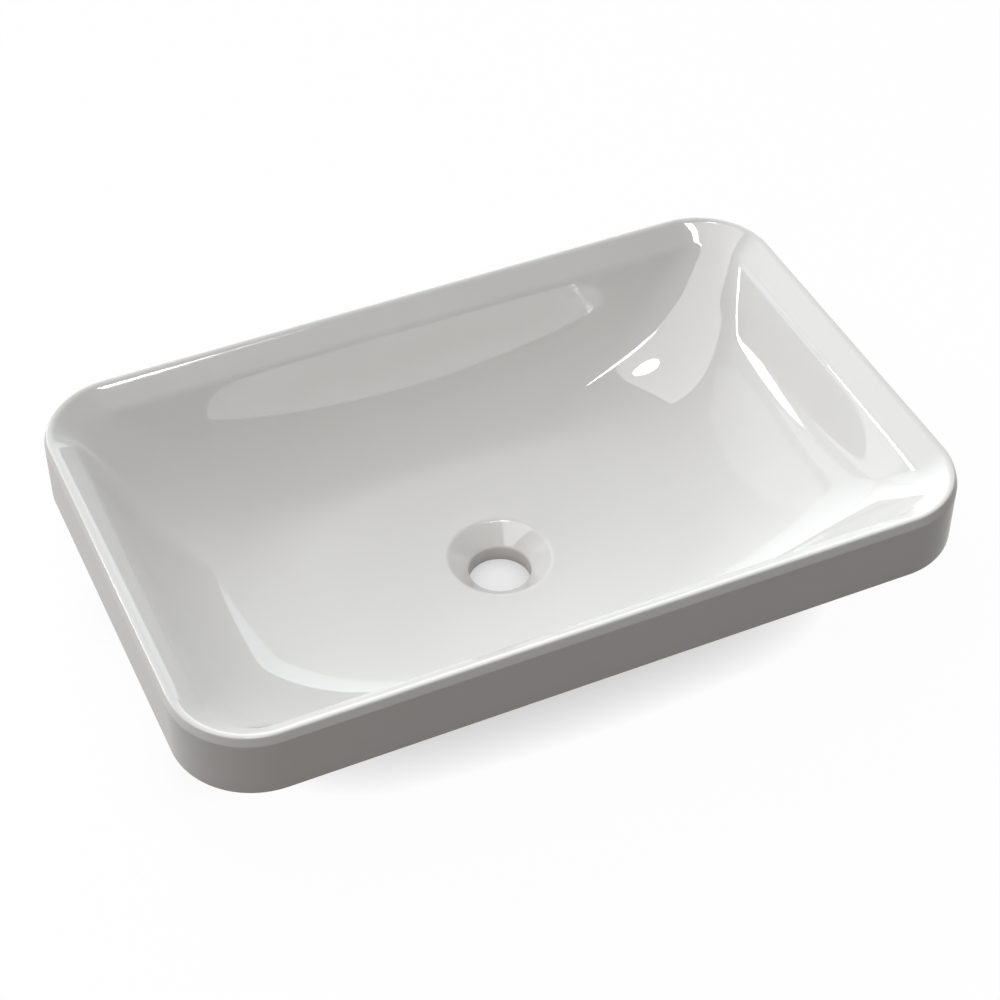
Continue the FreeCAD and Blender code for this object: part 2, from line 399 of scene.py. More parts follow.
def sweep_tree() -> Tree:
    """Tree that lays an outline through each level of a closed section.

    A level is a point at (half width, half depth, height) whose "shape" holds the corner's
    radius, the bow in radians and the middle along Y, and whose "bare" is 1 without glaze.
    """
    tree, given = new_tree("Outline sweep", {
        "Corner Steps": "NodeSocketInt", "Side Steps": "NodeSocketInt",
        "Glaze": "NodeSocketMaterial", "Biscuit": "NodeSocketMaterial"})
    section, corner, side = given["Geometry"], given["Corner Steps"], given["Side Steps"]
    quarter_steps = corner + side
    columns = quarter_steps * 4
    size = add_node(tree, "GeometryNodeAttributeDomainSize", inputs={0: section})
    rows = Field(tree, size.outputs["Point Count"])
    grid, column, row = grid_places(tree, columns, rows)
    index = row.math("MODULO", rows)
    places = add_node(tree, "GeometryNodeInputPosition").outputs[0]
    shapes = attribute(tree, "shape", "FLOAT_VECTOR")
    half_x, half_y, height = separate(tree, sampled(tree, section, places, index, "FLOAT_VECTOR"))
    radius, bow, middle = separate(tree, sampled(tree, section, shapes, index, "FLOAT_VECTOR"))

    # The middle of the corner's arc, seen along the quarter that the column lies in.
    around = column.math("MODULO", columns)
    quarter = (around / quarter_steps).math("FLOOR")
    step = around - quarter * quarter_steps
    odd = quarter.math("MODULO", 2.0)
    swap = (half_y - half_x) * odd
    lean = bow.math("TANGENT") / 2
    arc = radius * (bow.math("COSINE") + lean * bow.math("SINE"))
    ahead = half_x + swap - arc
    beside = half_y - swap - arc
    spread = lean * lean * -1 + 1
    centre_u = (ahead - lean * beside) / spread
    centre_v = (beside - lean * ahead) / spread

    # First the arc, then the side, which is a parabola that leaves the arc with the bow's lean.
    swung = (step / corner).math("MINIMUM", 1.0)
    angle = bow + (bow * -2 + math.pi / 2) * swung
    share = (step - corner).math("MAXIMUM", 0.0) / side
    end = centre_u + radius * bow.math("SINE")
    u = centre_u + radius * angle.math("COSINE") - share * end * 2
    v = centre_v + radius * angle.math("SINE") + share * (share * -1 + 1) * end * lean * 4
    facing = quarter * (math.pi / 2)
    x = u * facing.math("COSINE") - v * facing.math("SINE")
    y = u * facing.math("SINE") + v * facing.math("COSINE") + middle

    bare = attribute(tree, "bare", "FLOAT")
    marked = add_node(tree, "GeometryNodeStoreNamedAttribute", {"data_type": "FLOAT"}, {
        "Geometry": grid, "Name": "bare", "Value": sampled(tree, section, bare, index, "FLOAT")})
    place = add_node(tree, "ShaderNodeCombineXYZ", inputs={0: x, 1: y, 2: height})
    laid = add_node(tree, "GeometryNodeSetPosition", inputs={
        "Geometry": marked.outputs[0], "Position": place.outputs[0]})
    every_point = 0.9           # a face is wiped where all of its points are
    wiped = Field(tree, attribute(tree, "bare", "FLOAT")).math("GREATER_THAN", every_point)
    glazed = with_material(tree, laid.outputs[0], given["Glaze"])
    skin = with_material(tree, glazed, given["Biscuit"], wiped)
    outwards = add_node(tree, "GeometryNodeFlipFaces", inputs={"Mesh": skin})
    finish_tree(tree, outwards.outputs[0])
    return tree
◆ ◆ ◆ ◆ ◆
■ Exercise task ■
Reproduce only the lines from the top of the material through the one bearing "centre_v = (beside", each exactly as it stands.

■ Written solution ■
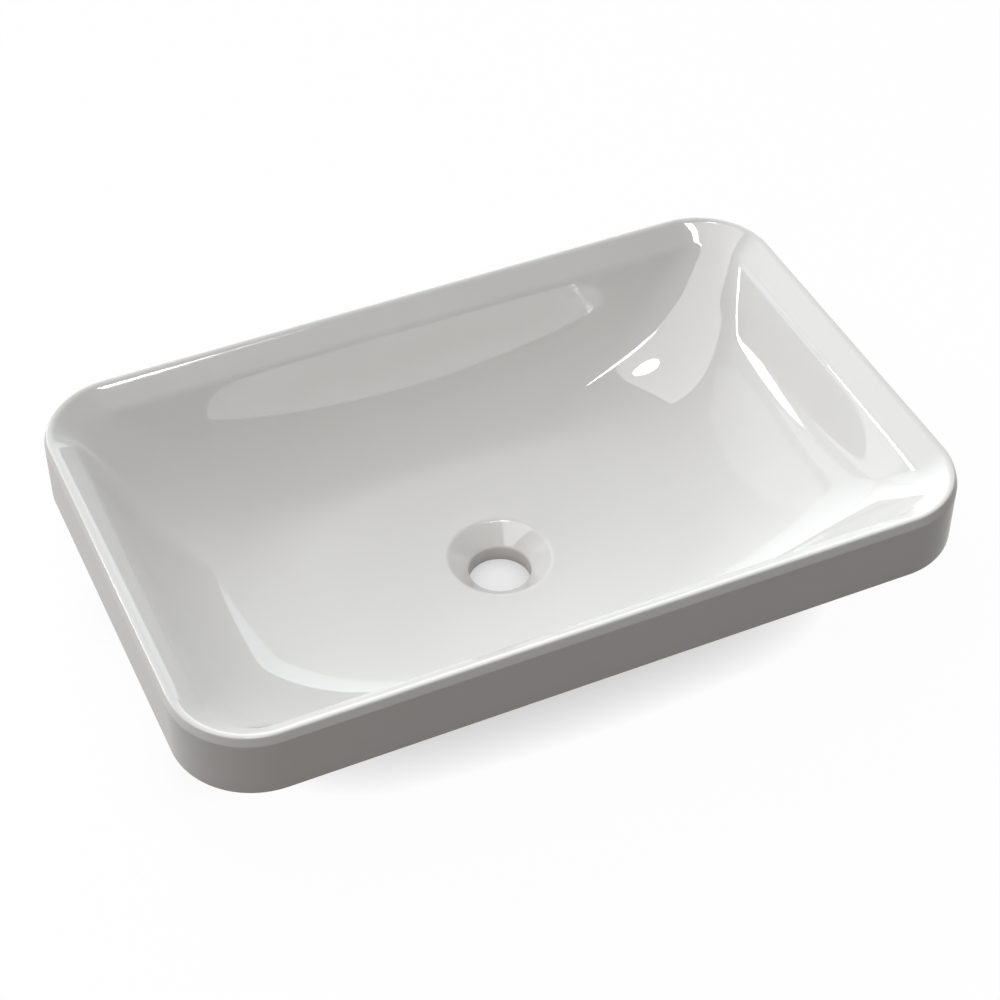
Continue the FreeCAD and Blender code for this object: part 2, from line 399 of scene.py. More parts follow.
def sweep_tree() -> Tree:
    """Tree that lays an outline through each level of a closed section.

    A level is a point at (half width, half depth, height) whose "shape" holds the corner's
    radius, the bow in radians and the middle along Y, and whose "bare" is 1 without glaze.
    """
    tree, given = new_tree("Outline sweep", {
        "Corner Steps": "NodeSocketInt", "Side Steps": "NodeSocketInt",
        "Glaze": "NodeSocketMaterial", "Biscuit": "NodeSocketMaterial"})
    section, corner, side = given["Geometry"], given["Corner Steps"], given["Side Steps"]
    quarter_steps = corner + side
    columns = quarter_steps * 4
    size = add_node(tree, "GeometryNodeAttributeDomainSize", inputs={0: section})
    rows = Field(tree, size.outputs["Point Count"])
    grid, column, row = grid_places(tree, columns, rows)
    index = row.math("MODULO", rows)
    places = add_node(tree, "GeometryNodeInputPosition").outputs[0]
    shapes = attribute(tree, "shape", "FLOAT_VECTOR")
    half_x, half_y, height = separate(tree, sampled(tree, section, places, index, "FLOAT_VECTOR"))
    radius, bow, middle = separate(tree, sampled(tree, section, shapes, index, "FLOAT_VECTOR"))

    # The middle of the corner's arc, seen along the quarter that the column lies in.
    around = column.math("MODULO", columns)
    quarter = (around / quarter_steps).math("FLOOR")
    step = around - quarter * quarter_steps
    odd = quarter.math("MODULO", 2.0)
    swap = (half_y - half_x) * odd
    lean = bow.math("TANGENT") / 2
    arc = radius * (bow.math("COSINE") + lean * bow.math("SINE"))
    ahead = half_x + swap - arc
    beside = half_y - swap - arc
    spread = lean * lean * -1 + 1
    centre_u = (ahead - lean * beside) / spread
    centre_v = (beside - lean * ahead) / spread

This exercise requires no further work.